It all stems back to my childhood I guess and  it took me a long time to come to terms with myself. Then, after I stopped drinking I started to understand, alcohol just hid  away the pain.  Even though I was one of the biggest stars in the world I drank because it gave me courage to do things I wouldn’t normally do, like approaching girls.

I still keep a wet bar in the house because I don’t trust a man who doesn’t drink but almost two decades ago I caught on to the fact that I’d been running from a ghost that wasn’t gonna do me no harm.
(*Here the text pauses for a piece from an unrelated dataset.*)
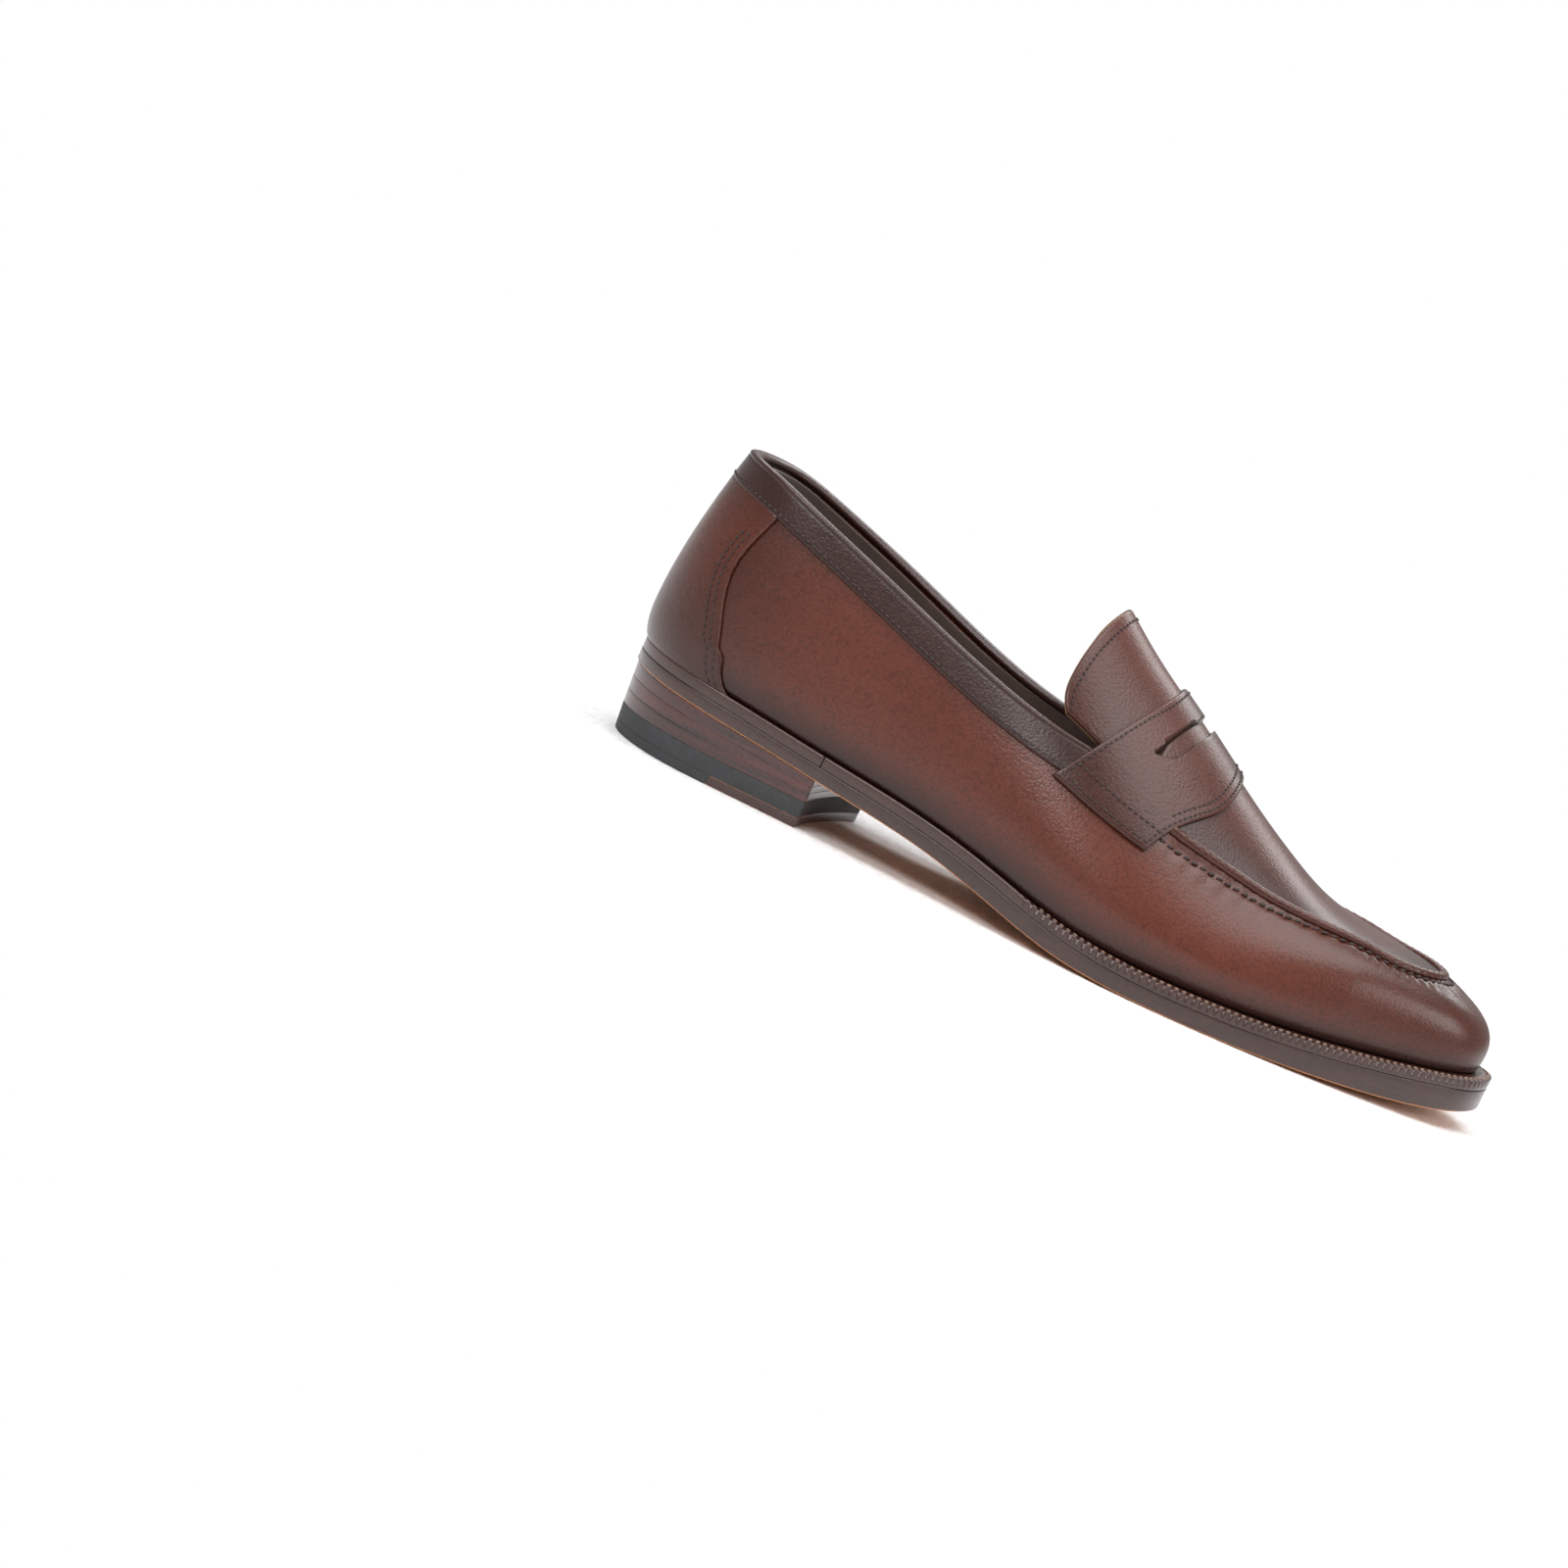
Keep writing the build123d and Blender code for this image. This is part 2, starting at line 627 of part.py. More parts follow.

My love affair with Jack Daniels went on for decades but it wasn’t the Jack Daniels that damaged my career… it was powerful people who did that, they didn’t want me around. I was too good.

****

People say I’m the comeback king but I never went away, it was the audience who went on vacation, I’ve always been here. It was the system you see that banned me for 40 years and they didn’t  allow me back on the popular stage until the year 2,000.

They supposedly banned me because of the pant splitting thing, nobody would touch me … I was banned from all Odeon’s and Ranks, anything that had to do with the Rank Organisation, anything   to do with the Grades and the Delfonts that’s what screwed my life up, it was those people.  In reality it wasn’t anything to do with the pants-splitting incident it – it started when Gordon mills wanted me off the Cilla Black tour of the UK so he could replace me with Tom Jones.

But he couldn’t just do that, I was too  damned popular. Then Mary Whitehouse joined in and said she would get me banned on a morals charge. That opened the door for Tom and I became for Adults Only. The problem was I just didn’t have a good crooked manager like Gordon Mills or Elvis’s Colonel Tom Parker … let’s face it, if you don’t have a good crooked or homosexual manager you won’t make it in this business.

I was bigger that Tom Jones, he’d only just put his first record out –  I was the next big thing to Elvis and the people in power  needed to get rid of me to give Tom his big break. Engelbert wasn’t even in the running and he used to imitate all my hit songs and he could do me perfectly except for those high notes. Well, I told him I had to strangle my nuts to get there myself. But do you know, even now I can still hit them and I’ve started putting them back in my shows.

I’d never put the trouser splitting back in though and do you know when it happened, which was always and accident you never saw anything. My trousers split across the knees,  never to the crotch. These days Iggy Pop gets his tackle out on television and nobody pays any attention. They’d never experienced anything like me in England. Adam Faith and Cliff Richard? They were momma’s boys. I was Britain’s Errol Flynn, the rough mother of pop. I was Jimmy Dean all busted up. I was Marlon Brando. They wanted rid of me.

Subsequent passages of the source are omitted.